**What to produce:** Reproduce exactly the lines from the one containing "The OpenSCAD and" through the one containing "spring_z = head_z + head_t;", both included, and nothing else.

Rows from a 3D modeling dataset
## begin

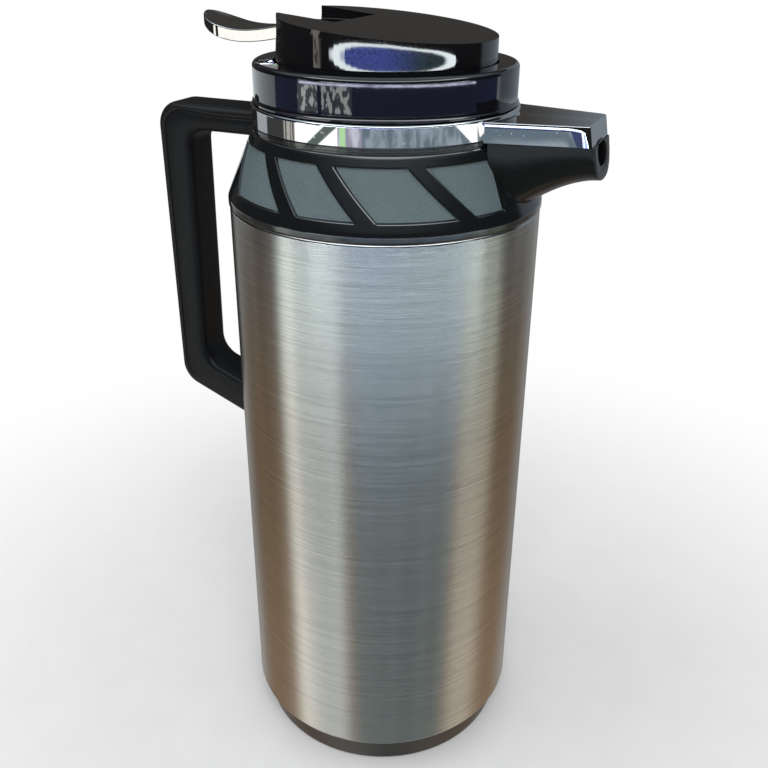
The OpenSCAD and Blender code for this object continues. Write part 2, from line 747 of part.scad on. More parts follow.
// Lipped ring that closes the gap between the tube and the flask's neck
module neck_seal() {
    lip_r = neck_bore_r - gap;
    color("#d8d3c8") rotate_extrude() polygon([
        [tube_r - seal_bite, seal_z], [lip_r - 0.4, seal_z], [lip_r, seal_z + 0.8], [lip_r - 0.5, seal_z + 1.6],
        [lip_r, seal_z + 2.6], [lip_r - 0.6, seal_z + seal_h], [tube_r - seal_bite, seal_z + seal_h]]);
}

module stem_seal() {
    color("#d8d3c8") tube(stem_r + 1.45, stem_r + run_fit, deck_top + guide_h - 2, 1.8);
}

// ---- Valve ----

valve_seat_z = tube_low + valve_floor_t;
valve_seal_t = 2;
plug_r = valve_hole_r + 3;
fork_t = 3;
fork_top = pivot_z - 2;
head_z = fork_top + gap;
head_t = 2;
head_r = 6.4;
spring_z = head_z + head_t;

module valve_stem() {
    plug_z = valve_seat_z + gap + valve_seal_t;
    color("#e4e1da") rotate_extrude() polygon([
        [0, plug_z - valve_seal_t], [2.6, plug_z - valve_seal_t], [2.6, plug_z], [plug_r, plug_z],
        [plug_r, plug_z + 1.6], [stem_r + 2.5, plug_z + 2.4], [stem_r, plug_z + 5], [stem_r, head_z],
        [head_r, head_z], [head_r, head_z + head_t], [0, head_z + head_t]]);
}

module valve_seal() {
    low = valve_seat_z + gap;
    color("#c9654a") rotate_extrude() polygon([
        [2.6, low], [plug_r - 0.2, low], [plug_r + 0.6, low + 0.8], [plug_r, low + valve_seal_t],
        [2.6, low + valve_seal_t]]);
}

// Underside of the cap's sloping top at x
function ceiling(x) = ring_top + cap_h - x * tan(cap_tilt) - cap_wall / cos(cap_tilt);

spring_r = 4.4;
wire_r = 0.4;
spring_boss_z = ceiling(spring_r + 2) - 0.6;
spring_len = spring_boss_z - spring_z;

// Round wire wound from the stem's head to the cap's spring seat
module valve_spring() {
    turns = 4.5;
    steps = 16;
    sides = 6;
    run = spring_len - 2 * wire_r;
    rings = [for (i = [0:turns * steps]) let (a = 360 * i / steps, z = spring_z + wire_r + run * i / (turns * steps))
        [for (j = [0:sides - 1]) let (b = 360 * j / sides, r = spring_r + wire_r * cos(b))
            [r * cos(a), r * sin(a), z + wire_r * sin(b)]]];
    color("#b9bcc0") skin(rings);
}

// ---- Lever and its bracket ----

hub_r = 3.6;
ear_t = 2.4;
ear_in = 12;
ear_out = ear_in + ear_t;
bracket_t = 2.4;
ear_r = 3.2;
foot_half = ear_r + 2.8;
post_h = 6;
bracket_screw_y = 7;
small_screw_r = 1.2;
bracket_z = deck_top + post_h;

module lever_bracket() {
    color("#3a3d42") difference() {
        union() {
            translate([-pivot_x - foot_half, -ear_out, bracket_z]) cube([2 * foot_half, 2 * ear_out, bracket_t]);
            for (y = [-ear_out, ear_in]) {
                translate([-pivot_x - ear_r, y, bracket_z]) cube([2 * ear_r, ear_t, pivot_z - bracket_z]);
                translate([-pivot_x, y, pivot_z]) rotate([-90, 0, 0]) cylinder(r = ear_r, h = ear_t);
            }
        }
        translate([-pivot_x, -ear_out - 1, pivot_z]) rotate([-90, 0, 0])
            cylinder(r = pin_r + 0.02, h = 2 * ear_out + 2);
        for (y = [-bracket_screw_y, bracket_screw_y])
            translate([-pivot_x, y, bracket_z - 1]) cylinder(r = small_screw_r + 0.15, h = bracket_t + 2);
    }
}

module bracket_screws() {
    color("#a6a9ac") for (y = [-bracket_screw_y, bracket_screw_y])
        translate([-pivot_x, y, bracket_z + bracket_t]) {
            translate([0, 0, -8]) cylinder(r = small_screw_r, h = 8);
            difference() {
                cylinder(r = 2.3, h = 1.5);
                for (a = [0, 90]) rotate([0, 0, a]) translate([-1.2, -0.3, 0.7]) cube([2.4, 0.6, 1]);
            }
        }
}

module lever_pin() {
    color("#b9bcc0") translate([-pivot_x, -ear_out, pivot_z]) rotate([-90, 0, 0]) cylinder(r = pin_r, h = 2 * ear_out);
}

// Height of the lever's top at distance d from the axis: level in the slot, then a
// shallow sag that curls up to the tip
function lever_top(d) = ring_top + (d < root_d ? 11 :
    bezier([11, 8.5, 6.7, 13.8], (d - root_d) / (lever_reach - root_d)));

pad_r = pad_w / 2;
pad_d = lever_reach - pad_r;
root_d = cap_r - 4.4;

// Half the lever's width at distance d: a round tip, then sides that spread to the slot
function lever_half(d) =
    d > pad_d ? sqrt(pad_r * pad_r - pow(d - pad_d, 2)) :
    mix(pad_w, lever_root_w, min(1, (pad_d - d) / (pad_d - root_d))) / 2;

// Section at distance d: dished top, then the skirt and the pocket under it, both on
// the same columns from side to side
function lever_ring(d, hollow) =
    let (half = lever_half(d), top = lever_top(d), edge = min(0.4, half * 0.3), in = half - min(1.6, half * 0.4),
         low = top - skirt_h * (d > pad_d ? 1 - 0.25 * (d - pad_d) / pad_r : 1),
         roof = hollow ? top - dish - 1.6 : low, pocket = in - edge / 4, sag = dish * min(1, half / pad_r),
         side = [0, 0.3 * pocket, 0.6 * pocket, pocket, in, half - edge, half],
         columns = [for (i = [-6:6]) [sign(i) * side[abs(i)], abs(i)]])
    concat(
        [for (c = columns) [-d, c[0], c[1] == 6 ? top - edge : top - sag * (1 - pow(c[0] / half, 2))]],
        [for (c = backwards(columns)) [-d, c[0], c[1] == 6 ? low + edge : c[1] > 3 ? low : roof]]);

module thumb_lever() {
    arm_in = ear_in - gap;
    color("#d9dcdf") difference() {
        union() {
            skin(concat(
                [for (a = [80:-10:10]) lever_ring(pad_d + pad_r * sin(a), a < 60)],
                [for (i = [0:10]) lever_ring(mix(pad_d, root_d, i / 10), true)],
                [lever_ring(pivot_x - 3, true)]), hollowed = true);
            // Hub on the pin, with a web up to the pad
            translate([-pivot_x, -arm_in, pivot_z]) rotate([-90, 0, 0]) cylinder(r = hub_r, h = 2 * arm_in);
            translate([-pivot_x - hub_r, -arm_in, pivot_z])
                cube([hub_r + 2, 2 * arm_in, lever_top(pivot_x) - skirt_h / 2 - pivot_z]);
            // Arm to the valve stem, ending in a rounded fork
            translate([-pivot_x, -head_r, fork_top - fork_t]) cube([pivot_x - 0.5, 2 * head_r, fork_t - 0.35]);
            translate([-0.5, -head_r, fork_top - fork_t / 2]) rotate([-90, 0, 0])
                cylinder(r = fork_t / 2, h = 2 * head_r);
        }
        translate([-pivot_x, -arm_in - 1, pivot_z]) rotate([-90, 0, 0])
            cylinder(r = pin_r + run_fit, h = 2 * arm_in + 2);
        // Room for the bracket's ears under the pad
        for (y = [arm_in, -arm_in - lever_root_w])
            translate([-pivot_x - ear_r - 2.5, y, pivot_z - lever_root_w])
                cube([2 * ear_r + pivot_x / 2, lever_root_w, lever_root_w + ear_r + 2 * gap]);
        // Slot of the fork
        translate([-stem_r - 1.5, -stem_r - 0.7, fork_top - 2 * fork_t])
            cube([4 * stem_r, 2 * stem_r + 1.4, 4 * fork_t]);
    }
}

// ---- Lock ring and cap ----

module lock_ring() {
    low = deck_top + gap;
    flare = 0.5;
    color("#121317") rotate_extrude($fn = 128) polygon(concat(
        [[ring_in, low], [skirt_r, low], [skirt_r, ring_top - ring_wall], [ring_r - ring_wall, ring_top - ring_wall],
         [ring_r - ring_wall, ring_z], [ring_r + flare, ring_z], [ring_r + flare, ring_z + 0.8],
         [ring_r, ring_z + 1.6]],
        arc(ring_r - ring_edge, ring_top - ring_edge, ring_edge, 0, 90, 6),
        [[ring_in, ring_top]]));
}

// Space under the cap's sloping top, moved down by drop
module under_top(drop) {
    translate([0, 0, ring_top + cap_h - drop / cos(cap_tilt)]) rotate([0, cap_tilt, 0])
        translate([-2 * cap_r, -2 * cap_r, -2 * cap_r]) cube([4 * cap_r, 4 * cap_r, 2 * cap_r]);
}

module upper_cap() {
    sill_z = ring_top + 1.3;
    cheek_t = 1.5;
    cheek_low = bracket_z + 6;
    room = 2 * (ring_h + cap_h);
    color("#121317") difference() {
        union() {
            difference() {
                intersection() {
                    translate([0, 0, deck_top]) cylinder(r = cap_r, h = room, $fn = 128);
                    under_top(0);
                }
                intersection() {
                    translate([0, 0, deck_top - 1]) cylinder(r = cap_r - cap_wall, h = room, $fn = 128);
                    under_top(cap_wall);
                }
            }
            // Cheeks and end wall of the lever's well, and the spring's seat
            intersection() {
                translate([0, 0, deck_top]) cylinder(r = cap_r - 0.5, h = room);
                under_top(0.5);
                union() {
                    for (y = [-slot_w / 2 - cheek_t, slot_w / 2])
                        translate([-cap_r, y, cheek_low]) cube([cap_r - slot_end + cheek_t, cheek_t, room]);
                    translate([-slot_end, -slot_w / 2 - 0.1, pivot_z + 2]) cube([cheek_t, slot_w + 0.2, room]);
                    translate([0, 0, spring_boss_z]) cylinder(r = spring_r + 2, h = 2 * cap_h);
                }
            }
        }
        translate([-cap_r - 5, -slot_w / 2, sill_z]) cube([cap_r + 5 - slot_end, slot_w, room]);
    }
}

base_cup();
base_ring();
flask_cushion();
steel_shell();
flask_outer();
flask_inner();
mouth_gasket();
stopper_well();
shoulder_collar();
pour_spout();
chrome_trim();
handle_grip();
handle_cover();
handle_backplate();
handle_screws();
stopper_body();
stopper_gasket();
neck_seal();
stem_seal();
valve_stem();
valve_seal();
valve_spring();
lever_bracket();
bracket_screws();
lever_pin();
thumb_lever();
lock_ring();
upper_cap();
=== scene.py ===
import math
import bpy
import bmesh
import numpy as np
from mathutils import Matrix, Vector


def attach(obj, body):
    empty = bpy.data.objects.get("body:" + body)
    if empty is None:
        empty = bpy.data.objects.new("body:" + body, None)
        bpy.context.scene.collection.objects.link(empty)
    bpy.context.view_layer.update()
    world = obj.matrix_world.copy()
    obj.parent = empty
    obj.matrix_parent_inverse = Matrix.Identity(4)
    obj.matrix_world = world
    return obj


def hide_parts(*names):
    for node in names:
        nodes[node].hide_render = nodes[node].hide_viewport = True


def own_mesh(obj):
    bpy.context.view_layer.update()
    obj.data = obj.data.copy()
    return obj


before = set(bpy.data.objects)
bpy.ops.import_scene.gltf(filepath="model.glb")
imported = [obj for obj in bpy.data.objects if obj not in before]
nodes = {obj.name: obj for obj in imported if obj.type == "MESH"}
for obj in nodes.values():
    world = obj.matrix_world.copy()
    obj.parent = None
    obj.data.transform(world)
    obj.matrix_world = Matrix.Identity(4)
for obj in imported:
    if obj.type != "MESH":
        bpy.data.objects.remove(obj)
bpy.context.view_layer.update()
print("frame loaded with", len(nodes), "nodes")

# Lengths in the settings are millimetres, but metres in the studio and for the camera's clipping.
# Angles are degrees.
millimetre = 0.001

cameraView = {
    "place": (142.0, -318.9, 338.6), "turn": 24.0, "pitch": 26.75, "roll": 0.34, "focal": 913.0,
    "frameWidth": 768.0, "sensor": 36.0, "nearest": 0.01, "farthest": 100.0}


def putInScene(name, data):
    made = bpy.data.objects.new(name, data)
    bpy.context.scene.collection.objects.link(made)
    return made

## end
## begin

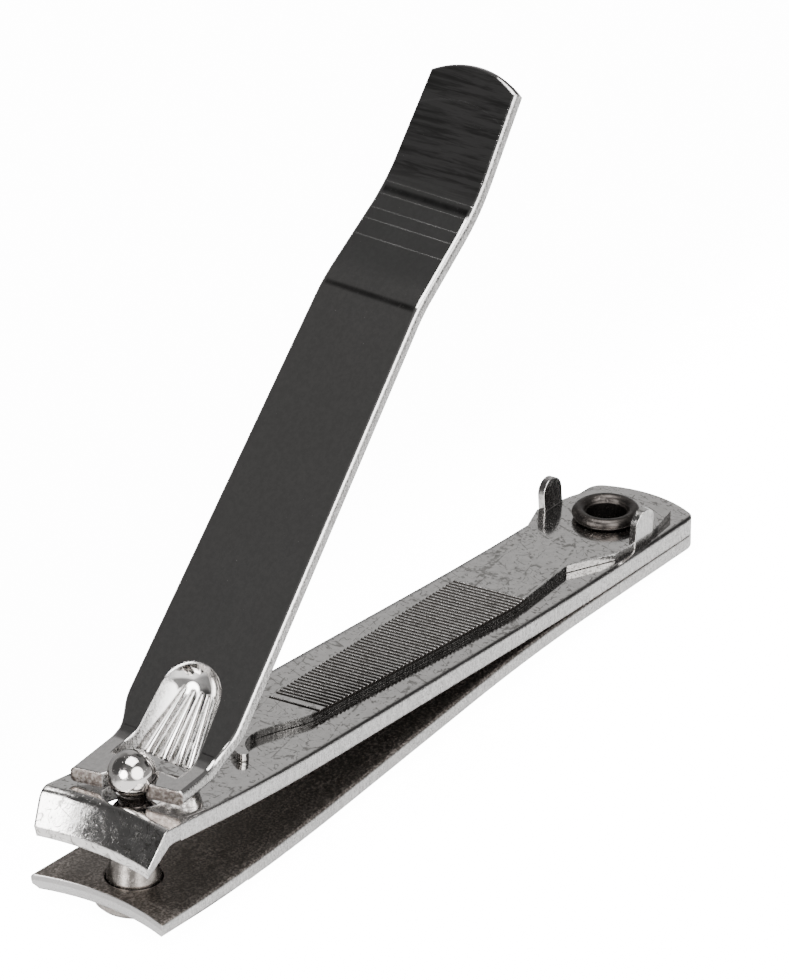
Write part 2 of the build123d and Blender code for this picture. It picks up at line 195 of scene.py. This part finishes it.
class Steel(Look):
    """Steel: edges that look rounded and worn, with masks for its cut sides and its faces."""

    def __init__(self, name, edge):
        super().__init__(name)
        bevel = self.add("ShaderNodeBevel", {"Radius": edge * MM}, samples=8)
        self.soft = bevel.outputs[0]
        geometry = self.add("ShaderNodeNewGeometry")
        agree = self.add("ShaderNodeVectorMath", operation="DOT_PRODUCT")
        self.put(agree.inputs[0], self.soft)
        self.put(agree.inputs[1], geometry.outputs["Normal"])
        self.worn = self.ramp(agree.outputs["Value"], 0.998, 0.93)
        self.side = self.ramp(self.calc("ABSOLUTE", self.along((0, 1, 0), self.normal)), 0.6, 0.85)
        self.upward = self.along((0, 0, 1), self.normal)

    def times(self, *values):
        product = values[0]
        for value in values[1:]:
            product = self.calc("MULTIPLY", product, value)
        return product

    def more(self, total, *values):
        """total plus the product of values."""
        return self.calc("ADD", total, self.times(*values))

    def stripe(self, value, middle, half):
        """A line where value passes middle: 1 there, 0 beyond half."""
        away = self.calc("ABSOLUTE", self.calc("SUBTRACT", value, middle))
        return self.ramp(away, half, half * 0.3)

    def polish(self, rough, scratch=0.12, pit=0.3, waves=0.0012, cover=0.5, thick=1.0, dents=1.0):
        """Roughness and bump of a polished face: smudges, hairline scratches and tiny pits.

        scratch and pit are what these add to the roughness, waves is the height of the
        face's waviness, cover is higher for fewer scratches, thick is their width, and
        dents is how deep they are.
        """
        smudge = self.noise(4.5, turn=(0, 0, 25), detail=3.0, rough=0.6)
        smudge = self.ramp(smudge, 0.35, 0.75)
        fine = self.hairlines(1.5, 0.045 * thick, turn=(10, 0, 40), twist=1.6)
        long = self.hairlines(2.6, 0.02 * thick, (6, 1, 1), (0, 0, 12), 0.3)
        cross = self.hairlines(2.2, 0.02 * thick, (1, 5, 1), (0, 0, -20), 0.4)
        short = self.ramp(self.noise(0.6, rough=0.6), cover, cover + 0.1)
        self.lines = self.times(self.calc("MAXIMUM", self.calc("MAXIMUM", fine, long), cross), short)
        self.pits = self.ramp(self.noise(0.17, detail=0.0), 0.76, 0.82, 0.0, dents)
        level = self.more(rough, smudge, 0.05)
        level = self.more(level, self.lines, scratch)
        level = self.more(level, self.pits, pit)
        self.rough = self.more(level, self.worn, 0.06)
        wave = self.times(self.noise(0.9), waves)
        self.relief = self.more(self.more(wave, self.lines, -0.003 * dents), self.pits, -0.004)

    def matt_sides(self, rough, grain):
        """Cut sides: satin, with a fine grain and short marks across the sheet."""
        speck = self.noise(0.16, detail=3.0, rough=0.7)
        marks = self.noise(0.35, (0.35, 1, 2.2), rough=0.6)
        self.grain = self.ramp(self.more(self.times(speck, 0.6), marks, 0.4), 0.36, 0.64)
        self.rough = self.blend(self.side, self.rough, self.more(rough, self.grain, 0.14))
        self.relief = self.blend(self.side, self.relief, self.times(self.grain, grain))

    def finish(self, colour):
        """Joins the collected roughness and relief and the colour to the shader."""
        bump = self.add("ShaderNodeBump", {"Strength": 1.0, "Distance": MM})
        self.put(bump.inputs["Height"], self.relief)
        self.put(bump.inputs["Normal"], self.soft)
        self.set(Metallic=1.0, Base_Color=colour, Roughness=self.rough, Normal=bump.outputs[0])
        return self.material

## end
## begin

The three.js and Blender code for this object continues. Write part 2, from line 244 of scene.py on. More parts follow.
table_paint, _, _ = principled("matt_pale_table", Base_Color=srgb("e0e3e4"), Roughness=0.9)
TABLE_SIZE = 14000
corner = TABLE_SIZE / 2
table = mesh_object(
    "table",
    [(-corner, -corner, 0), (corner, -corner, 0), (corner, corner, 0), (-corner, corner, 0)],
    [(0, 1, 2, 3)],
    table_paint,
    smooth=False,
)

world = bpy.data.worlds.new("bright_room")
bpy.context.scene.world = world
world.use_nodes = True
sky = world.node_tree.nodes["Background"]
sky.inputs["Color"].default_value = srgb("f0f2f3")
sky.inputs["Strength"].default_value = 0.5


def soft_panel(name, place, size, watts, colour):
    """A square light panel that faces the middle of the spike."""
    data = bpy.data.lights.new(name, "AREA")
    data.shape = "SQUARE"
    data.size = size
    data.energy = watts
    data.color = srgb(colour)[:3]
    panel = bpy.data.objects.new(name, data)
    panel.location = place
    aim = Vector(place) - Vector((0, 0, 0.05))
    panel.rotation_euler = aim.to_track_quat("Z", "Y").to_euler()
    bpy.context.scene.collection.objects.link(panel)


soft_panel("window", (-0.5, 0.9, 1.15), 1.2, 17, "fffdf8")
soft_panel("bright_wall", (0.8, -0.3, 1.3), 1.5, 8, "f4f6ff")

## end

**Response to this exercise:**
The OpenSCAD and Blender code for this object continues. Write part 2, from line 747 of part.scad on. More parts follow.
// Lipped ring that closes the gap between the tube and the flask's neck
module neck_seal() {
    lip_r = neck_bore_r - gap;
    color("#d8d3c8") rotate_extrude() polygon([
        [tube_r - seal_bite, seal_z], [lip_r - 0.4, seal_z], [lip_r, seal_z + 0.8], [lip_r - 0.5, seal_z + 1.6],
        [lip_r, seal_z + 2.6], [lip_r - 0.6, seal_z + seal_h], [tube_r - seal_bite, seal_z + seal_h]]);
}

module stem_seal() {
    color("#d8d3c8") tube(stem_r + 1.45, stem_r + run_fit, deck_top + guide_h - 2, 1.8);
}

// ---- Valve ----

valve_seat_z = tube_low + valve_floor_t;
valve_seal_t = 2;
plug_r = valve_hole_r + 3;
fork_t = 3;
fork_top = pivot_z - 2;
head_z = fork_top + gap;
head_t = 2;
head_r = 6.4;
spring_z = head_z + head_t;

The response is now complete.